§ What is needed
Using the data beneath this instruction, retype only the lines from the one that contains "for name, build" down to the one that contains "obj.parent = None", both included, exactly as they appear.

§ Excerpted data
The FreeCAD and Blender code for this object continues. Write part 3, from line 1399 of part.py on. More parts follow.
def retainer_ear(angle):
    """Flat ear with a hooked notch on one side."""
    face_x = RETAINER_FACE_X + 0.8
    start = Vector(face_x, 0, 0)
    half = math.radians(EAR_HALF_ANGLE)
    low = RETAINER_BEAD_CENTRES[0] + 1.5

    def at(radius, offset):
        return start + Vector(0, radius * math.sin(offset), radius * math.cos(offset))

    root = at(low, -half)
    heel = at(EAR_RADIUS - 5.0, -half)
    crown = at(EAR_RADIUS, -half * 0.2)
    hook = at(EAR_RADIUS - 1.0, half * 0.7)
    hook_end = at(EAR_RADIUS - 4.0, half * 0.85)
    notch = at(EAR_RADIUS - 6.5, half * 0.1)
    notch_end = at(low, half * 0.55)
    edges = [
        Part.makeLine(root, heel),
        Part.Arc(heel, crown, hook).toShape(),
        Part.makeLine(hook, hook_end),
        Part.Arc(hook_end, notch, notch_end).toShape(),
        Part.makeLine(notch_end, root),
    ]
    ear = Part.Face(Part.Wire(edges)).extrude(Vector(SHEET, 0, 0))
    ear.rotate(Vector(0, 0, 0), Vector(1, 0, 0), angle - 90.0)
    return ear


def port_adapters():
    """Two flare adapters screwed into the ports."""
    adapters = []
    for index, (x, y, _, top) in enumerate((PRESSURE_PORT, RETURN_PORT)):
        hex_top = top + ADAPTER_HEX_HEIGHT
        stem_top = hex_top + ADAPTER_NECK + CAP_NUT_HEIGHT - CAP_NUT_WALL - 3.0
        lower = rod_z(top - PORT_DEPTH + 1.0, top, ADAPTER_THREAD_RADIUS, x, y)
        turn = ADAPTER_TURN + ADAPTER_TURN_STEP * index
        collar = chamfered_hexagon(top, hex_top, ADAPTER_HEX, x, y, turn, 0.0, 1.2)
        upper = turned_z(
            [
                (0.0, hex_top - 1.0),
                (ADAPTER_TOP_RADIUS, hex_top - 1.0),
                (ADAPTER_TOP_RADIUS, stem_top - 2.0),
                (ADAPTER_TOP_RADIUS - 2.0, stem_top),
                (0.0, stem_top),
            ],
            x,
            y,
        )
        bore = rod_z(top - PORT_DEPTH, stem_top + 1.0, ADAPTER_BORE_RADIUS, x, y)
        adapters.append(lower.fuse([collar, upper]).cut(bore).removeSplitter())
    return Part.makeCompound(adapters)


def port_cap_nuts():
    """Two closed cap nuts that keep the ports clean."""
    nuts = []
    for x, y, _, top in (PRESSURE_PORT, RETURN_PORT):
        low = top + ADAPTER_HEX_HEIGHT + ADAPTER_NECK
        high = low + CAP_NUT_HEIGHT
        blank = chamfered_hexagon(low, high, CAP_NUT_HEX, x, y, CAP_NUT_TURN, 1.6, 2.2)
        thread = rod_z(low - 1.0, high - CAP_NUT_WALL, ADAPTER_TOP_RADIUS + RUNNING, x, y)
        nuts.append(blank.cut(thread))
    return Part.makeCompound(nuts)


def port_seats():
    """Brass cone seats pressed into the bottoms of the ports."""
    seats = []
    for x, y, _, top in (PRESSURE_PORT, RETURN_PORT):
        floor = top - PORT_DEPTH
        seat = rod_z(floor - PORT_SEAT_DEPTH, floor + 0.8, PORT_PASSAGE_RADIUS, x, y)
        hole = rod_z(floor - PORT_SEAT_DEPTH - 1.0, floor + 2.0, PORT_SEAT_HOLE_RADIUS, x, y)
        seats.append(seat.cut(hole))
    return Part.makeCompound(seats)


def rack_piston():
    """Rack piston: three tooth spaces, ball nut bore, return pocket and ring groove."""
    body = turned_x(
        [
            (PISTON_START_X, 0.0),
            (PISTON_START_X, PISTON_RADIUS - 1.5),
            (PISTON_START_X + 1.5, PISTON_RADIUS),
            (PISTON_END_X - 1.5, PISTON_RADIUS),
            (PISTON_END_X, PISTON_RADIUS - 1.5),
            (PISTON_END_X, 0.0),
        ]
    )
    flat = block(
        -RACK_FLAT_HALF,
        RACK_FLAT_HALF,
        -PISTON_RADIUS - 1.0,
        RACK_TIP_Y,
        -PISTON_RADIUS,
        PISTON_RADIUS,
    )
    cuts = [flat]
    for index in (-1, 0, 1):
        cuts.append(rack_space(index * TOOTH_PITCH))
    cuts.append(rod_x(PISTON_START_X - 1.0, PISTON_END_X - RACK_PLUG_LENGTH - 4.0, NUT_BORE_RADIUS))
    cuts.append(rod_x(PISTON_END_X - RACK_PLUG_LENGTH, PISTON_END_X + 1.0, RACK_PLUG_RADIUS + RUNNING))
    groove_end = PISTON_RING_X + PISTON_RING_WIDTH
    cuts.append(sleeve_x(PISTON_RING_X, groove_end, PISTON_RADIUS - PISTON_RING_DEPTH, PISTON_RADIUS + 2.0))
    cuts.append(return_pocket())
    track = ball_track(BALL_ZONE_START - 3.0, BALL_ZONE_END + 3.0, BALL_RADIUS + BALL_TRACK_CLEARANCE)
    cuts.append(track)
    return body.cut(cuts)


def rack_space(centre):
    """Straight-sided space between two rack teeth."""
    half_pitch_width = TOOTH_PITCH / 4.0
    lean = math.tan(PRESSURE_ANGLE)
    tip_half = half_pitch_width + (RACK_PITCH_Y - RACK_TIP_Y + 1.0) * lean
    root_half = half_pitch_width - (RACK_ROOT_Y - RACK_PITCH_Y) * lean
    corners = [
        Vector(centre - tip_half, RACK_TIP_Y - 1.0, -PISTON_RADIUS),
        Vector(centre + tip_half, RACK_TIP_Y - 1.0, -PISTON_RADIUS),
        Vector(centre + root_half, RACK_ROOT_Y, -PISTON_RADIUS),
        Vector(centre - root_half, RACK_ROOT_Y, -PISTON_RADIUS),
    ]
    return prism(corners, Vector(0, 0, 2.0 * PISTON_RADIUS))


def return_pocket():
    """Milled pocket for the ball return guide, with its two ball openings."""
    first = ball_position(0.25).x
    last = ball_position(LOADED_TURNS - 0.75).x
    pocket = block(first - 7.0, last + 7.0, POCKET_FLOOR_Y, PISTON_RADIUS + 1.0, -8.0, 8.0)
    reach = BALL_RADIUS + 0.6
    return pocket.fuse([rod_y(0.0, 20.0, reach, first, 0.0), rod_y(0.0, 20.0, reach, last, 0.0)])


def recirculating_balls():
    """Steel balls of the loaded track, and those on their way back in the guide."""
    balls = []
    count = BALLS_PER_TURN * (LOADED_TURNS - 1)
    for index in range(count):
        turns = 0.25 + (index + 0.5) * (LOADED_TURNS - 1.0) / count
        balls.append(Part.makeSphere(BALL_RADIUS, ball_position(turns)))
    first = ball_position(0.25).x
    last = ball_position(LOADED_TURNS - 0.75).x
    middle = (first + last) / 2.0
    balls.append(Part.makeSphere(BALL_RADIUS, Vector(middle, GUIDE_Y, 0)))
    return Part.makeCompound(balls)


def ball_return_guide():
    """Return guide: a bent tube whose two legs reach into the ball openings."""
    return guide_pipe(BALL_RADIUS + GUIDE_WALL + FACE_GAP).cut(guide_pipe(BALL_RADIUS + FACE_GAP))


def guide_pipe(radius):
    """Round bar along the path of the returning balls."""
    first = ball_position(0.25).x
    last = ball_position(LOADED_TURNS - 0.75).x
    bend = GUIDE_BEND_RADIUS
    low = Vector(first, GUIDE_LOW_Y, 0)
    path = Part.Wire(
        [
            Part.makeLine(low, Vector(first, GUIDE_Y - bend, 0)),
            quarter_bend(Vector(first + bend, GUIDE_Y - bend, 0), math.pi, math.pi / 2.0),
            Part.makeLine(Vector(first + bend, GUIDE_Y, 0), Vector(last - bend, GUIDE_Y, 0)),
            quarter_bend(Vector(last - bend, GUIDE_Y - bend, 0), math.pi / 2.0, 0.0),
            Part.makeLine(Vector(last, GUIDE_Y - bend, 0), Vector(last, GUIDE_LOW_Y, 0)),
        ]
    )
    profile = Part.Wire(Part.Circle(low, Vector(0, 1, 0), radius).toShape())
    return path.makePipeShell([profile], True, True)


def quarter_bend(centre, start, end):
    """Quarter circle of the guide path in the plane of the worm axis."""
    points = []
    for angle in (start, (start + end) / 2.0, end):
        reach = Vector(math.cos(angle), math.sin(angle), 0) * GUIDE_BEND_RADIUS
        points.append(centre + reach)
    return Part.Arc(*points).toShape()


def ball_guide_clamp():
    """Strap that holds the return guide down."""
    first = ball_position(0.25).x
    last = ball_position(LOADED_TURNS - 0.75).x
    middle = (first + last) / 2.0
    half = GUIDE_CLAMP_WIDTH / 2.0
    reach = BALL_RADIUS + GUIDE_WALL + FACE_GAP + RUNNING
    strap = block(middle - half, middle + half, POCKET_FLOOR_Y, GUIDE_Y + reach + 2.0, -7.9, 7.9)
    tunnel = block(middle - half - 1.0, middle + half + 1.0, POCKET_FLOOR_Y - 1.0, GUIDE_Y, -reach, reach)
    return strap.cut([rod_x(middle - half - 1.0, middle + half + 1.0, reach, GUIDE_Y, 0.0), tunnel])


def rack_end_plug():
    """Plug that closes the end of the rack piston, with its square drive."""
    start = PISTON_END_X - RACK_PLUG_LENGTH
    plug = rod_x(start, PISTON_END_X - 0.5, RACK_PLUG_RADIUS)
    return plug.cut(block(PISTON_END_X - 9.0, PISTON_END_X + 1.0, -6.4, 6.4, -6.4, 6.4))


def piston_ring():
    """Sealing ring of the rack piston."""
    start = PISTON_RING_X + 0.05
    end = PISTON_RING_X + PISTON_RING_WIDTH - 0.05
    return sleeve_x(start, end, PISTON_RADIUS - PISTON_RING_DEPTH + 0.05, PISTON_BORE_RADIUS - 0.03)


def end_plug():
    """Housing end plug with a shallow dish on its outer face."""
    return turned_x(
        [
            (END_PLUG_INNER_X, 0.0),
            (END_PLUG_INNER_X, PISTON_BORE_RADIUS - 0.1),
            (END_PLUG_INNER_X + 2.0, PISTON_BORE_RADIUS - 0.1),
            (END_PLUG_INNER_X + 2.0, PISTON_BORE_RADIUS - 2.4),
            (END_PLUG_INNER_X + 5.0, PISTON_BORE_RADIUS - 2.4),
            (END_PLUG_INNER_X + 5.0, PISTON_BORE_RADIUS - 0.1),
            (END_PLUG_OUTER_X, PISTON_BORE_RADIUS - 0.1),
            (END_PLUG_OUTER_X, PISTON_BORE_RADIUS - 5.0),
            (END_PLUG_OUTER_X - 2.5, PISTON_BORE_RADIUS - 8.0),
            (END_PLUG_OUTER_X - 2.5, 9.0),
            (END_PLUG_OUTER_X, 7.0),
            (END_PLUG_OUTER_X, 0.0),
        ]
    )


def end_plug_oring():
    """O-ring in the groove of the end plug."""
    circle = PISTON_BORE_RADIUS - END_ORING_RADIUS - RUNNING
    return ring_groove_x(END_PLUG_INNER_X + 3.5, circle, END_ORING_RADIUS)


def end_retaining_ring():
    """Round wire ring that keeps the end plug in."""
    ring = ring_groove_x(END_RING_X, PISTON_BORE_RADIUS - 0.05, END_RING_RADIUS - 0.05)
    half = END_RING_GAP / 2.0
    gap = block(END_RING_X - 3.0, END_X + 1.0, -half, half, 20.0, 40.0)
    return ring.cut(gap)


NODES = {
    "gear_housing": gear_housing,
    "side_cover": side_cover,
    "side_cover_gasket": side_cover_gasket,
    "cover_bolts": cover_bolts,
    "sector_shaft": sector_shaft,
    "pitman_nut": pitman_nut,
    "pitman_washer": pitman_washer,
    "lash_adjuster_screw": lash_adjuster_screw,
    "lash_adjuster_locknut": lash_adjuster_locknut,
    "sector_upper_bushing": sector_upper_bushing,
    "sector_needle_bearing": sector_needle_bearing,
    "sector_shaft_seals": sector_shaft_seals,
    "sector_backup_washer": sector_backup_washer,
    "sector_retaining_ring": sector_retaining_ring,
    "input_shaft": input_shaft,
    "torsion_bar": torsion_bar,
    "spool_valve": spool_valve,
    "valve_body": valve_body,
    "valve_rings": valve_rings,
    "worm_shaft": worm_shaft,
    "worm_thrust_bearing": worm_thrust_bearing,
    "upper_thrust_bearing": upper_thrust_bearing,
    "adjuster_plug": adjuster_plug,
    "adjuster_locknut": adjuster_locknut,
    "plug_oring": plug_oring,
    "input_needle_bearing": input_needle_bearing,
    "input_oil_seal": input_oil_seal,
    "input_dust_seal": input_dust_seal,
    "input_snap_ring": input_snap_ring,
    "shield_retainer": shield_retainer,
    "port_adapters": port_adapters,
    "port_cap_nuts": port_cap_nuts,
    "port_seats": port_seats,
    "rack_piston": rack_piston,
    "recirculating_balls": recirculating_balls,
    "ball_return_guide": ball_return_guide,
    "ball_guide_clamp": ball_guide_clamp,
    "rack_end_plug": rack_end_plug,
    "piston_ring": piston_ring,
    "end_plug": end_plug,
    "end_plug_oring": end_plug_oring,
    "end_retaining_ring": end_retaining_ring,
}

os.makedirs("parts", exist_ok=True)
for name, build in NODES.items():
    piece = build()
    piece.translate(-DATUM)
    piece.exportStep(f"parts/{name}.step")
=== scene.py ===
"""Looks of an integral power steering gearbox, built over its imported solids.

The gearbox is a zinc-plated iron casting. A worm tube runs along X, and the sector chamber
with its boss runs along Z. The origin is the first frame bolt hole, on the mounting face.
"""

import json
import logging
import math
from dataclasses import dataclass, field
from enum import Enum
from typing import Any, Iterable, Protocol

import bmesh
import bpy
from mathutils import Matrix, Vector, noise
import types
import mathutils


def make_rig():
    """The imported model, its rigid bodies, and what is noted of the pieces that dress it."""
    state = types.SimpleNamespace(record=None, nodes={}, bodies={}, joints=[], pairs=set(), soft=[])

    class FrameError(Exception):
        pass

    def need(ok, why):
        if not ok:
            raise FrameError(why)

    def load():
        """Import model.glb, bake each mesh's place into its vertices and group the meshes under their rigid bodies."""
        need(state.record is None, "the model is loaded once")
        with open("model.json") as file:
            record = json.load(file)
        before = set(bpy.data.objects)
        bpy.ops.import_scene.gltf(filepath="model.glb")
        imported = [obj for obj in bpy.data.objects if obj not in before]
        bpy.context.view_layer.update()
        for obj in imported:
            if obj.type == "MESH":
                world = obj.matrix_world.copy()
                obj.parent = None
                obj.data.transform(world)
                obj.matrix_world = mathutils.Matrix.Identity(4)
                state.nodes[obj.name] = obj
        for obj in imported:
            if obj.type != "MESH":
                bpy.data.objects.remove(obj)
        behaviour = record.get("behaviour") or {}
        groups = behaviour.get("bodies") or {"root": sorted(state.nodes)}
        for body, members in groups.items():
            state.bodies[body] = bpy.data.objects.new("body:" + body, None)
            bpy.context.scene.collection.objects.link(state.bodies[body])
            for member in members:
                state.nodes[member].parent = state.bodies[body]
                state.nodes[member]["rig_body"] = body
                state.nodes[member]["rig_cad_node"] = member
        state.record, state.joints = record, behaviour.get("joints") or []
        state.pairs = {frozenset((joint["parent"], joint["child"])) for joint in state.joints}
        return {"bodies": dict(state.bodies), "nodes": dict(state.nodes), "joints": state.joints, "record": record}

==

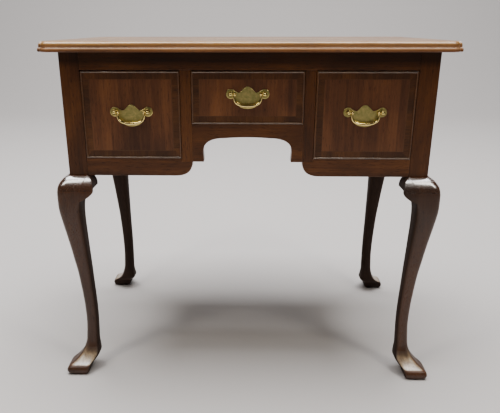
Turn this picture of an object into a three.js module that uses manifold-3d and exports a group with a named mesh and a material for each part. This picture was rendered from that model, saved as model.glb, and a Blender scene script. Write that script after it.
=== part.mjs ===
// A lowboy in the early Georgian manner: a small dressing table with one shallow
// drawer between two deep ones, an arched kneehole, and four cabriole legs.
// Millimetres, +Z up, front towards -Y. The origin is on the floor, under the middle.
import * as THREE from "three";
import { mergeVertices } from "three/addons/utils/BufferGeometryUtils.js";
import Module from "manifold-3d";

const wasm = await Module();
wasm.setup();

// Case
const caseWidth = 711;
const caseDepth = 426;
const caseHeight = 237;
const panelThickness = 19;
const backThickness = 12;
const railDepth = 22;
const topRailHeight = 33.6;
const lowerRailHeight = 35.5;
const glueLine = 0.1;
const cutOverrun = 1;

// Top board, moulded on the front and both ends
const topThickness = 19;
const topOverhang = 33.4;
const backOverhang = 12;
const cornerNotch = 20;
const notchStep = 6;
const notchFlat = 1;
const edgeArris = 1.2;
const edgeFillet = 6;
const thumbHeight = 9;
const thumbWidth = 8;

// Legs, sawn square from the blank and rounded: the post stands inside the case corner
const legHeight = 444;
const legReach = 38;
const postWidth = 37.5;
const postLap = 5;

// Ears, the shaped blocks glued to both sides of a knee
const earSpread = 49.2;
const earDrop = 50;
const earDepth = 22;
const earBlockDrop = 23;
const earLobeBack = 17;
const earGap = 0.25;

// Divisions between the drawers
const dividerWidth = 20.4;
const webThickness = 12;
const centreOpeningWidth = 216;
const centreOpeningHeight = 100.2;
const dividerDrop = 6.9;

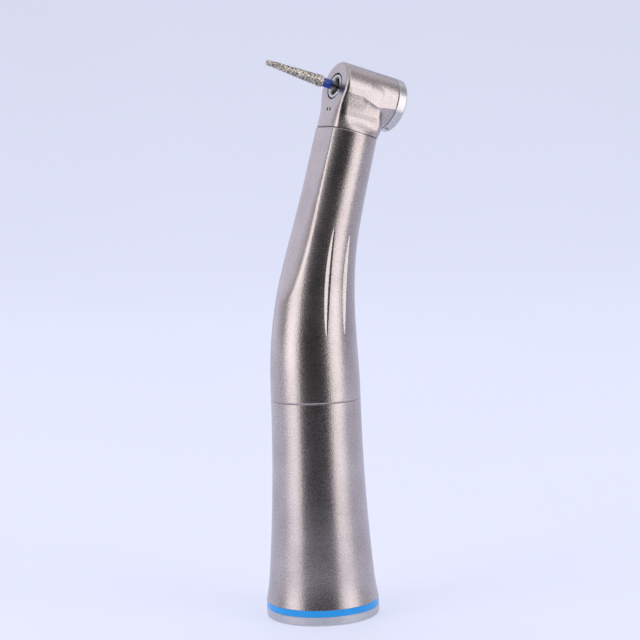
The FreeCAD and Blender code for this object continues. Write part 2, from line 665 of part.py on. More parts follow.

§ Written response
for name, build in NODES.items():
    piece = build()
    piece.translate(-DATUM)
    piece.exportStep(f"parts/{name}.step")
=== scene.py ===
"""Looks of an integral power steering gearbox, built over its imported solids.

The gearbox is a zinc-plated iron casting. A worm tube runs along X, and the sector chamber
with its boss runs along Z. The origin is the first frame bolt hole, on the mounting face.
"""

import json
import logging
import math
from dataclasses import dataclass, field
from enum import Enum
from typing import Any, Iterable, Protocol

import bmesh
import bpy
from mathutils import Matrix, Vector, noise
import types
import mathutils


def make_rig():
    """The imported model, its rigid bodies, and what is noted of the pieces that dress it."""
    state = types.SimpleNamespace(record=None, nodes={}, bodies={}, joints=[], pairs=set(), soft=[])

    class FrameError(Exception):
        pass

    def need(ok, why):
        if not ok:
            raise FrameError(why)

    def load():
        """Import model.glb, bake each mesh's place into its vertices and group the meshes under their rigid bodies."""
        need(state.record is None, "the model is loaded once")
        with open("model.json") as file:
            record = json.load(file)
        before = set(bpy.data.objects)
        bpy.ops.import_scene.gltf(filepath="model.glb")
        imported = [obj for obj in bpy.data.objects if obj not in before]
        bpy.context.view_layer.update()
        for obj in imported:
            if obj.type == "MESH":
                world = obj.matrix_world.copy()
                obj.parent = None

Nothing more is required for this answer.